Later in the day, another plenary session expanded to the global perspective, illustrating what computer science education looks like in various countries. A recent Brookings Institute report, Building Skills for Life: How to Expand and Improve Computer Science Education Around the World, outlines economic and other motivations for bolstering computer science education, including four key challenges observed across the globe. During the panel discussion, Emiliana Vegas, Brookings Senior Fellow and co-author of the report, pointed to teacher capacity as her top concern when it comes to continued expansion. She recommended that states and countries first offer computer science in earlier grades to develop a collective understanding of the subject before offering in-depth classes in secondary schools. The other panelists described their experiences in Canada and Chile, two of the eleven case studies that informed the Brookings Institution report, including a case study of Arkansas’ successful computer science education expansion.

Juliet Waters, Kids Code Jeunesse; Mónica Retamal, Kodea Foundation; Emiliana Vegas, The Brookings Institution; Leo Ortiz Villacorta,
Sean Roberts,; Sophia Mendoza, Los Angeles Unified School District; Claudia De Larin, El Salvador; Superintendent Kirsten Baesler, North Dakota

The following day began with a discussion between national, state, and district education leaders. All three leaders identified strong partnerships as a key to success for computer science education expansion. Superintendent Baesler also highlighted the importance of strong national and statewide leadership and commended Governor Hutchinson for his NGA Chairman’s Initiative. Claudio De Larin emphasized the importance of empowering girls and young women to pursue computer science education and Superintendent Baesler discussed efforts to reach more tribal communities in North Dakota. From her perspective at the district level, Sophia voiced the need for more exposure to computer science in pre-service teacher education programs.

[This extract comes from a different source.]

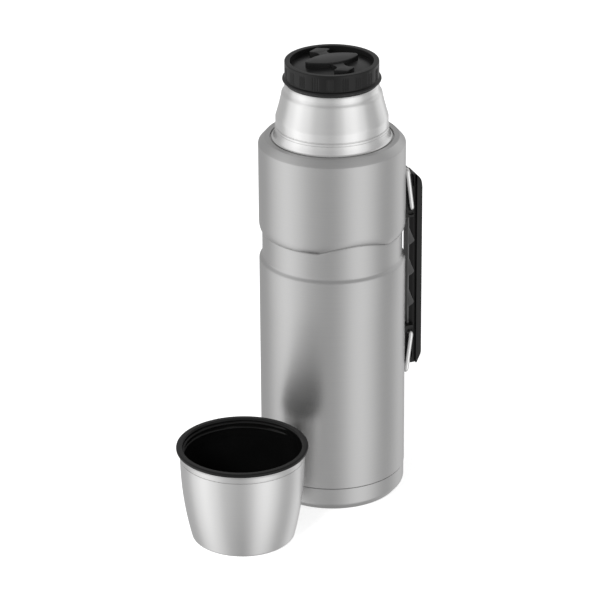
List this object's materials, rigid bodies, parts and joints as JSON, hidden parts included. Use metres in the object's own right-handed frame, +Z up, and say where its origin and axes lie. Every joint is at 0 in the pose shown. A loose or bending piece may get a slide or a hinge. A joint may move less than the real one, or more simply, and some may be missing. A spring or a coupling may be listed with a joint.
{
  "type": "vacuum flask",
  "caption": "Steel vacuum flask with a screw stopper, a separate steel drinking cup and a fold-out side handle on wire bails.",
  "frame": {"origin": "on the surface it stands on, at the flask's axis, in the middle of the base", "axes": "+Z up along the flask's axis, +X towards the handle, -Y towards the side whose badge place is left bare"},
  "size_m": [0.209, 0.1608, 0.3412],
  "materials": {
    "satin_steel": "satin, finely brushed round the axis",
    "bright_steel": "bright, finely brushed",
    "inner_steel": "plain drawn steel",
    "wire_steel": "polished",
    "foil": "bright foil",
    "dark_metal": "black coated",
    "grip_black": "fine grained",
    "pad_black": "soft touch",
    "stopper_black": "satin moulded",
    "insert_black": "satin moulded",
    "liner_black": "smooth moulded",
    "seal_grey": "matt silicone",
    "foam_white": "closed cell foam"
  },
  "bodies": {
    "flask": {"outer_body": "satin_steel", "outer_bottom": "inner_steel", "base_cap": "satin_steel", "neck_shell": "bright_steel", "inner_vessel": "inner_steel", "inner_neck": "inner_steel", "radiation_foil": "foil", "getter": "inner_steel", "vacuum_plug": "inner_steel", "upper_bracket": "dark_metal", "lower_bracket": "dark_metal"},
    "upper_bail": {"upper_bail": "wire_steel"},
    "lower_bail": {"lower_bail": "wire_steel"},
    "grip": {"grip_shell": "grip_black", "grip_pad": "pad_black", "grip_screws": "inner_steel"},
    "stopper_seals": {"stopper_seal_upper": "seal_grey", "stopper_seal_lower": "seal_grey"},
    "stopper": {"stopper_cap": "stopper_black", "stopper_insert": "insert_black", "stopper_plug": "stopper_black", "stopper_foam": "foam_white", "stopper_bottom": "stopper_black"},
    "cup": {"cup_shell": "bright_steel", "cup_liner": "liner_black"}
  },
  "joints": [
    {"name": "upper_bail_swing", "type": "hinge", "parent": "flask", "child": "upper_bail", "pos_m": [0.0561, 0, 0.2482], "axis": [0, -1, 0], "range_deg": [0, 40]},
    {"name": "lower_bail_swing", "type": "hinge", "parent": "flask", "child": "lower_bail", "pos_m": [0.0561, 0, 0.0858], "axis": [0, 1, 0], "range_deg": [0, 40]},
    {"name": "grip_level", "type": "hinge", "parent": "upper_bail", "child": "grip", "pos_m": [0.06, 0, 0.2174], "axis": [0, 1, 0], "range_deg": [0, 40]},
    {"name": "stopper_rise", "type": "slide", "parent": "flask", "child": "stopper_seals", "axis": [0, 0, 1], "range_m": [0, 0.0451]},
    {"name": "stopper_turn", "type": "hinge", "parent": "stopper_seals", "child": "stopper", "pos_m": [0, 0, 0.3], "axis": [0, 0, 1], "range_deg": [0, 1080]},
    {"name": "cup_lift", "type": "slide", "parent": "flask", "child": "cup", "axis": [0, 0, 1], "range_m": [0, 0.3]}
  ],
  "couplings": [
    {"joint": "lower_bail_swing", "follows": "upper_bail_swing", "ratio": 1},
    {"joint": "grip_level", "follows": "upper_bail_swing", "ratio": 1},
    {"joint": "stopper_rise", "follows": "stopper_turn", "m_per_rad": 0.0023873}
  ]
}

Maggie Glennon,; Seth Gerson, National Governors Association; Angel Malone, South Carolina; Anthony Owen, Arkansas

During a workshop session, NGA K-12 Education Director Seth Gerson joined two state computer science leaders to discuss the Chairman’s Initiative. Angel Malone, CTE Director at the South Carolina Department of Education’s Office of Career and Technical Education, and Anthony Owen, State Director of Computer Science Education in Arkansas, both emphasized the multi-year process their states undertook to reach the point where they are today. In both states, 92 percent of public high schools offer computer science classes – a significant improvement over the national average of 51 percent. Seth also celebrated the fact that computer science education has historically been a bipartisan issue and that Governors can play a central role in expansion efforts by providing guiding leadership and convening stakeholders in the public and private sectors.

Anthony underscored the need to be strategic in computer science education expansion and shared Arkansas’ Computer Science and Computing Initiative Strategic Plan. Angel shared advice from her experience with South Carolina’s implementation of a requirement for computer science credit for high school graduation. She discussed the many interrelated factors that lead to high-quality implementation.

The closing plenary on Friday featured Stephen Pruitt, President of the Southern Regional Education Board. Stephen offered advice to the various stakeholders in attendance representing the computer science education field based on his experience implementing the Next Generation Science Standards. He recognized the important role that school counselors can play in guiding students to certain classes and called for policy changes that lighten their administrative burden so that they can focus on better advising their students alongside analysis of school master schedules to ensure all students can access computer science classes without scheduling conflicts.

NGA looks forward to future opportunities to highlight Governor Hutchinson’s NGA Chairman’s Initiative and will continue to support Governors and their staff as they seek to expand K-12 computer science education in their states.